I no vax non vogliono rinunciare al diritto alla salute, ma non adempiono il dovere di rispettare il diritto degli altri

   
Termidoriano. Il concetto di dovere ha una radice lontana. Per Lutero “ciascuno ha il suo compito specifico assegnato dal diritto”. Lutero utilizzava il concetto di “Beruf” ricavato da un passo di san Paolo nella prima lettera ai Corinzi 7.20: ”Dio lo ha chiamato alla fede” (“vocatio”). Più tardi, Benedetto Croce,  in una lettera del 6 ottobre 1913 a Renato Serra, scriveva che era necessario “svolgere in sé il senso dei doveri verso la vita”. Un filosofo tedesco-americano, allievo di Heidegger e compagno di Hannah Arendt, Hans Jonas, in un libro del 1979 sul principio di responsabilità, affermava che questo comportava il rispetto della regola di agire in modo che gli effetti dalla propria azione siano compatibili con la sopravvivenza della vita umana sulla terra. Un problema analogo è stato posto dai cosiddetti no vax, che non vogliono rinunciare al diritto alla salute, ma non adempiono il dovere di rispettare il diritto degli altri. Un’altra materia in cui diritti e doveri marciano insieme.

 
Giacobino. Questo stretto rapporto tra diritti, doveri e responsabilità richiede una moralità delle istituzioni che è puramente teorica, in assenza di “capitale sociale”. Vi è carenza di codici etici: l’Italia non ama l’etica,  non si mette d’accordo sui principi etici e non fissa le regole, che dovrebbero essere innanzitutto le regole costituzionali. Per non parlare dei nuovi diritti, quelli che si affermano non solo nella dimensione nazionale,  ma anche nella la dimensione sovranazionale. Penso alla dichiarazione universale dei diritti umani del 1948, alla convenzione europea dei diritti dell’uomo del 1950, al trattato sull’Unione Europea del 1992, a quello di Maastricht e al patto Onu sui diritti civili e politici del 1966 (entrato in vigore dieci anni dopo).

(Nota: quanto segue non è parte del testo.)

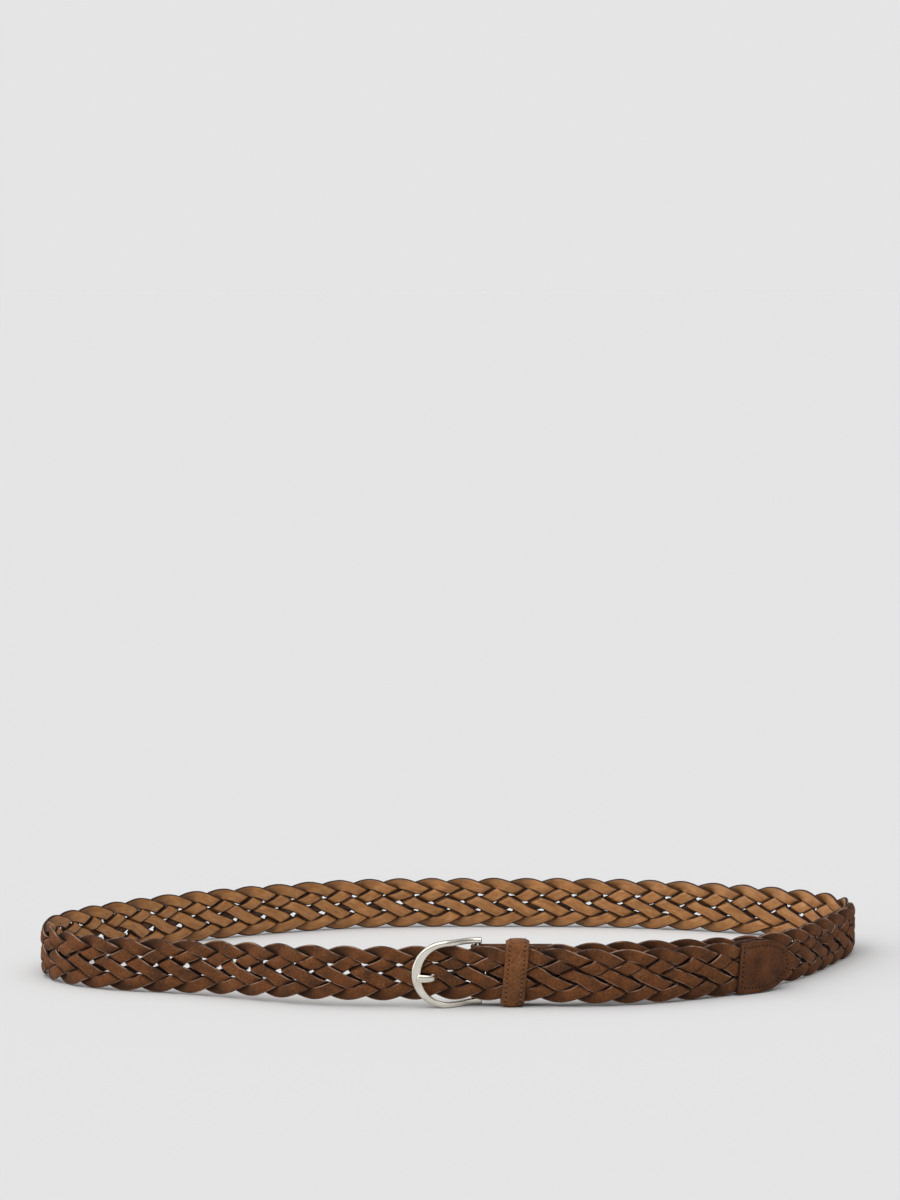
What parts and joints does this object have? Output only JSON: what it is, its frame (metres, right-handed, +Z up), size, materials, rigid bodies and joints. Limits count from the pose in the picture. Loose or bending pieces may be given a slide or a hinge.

Poi vi sono i diritti sociali, quelli sviluppati dal cosiddetto “Welfare State”, che comportano meno diritti di libertà e più diritti a prestazioni, e i nuovi diritti, come quello alla democrazia, oggetto di interventi sovranazionali. Infine, i diritti che richiedono il riconoscimento di nuovi titolari, come quelli degli stranieri che vengono normalmente esclusi dal riconoscimento di diritti.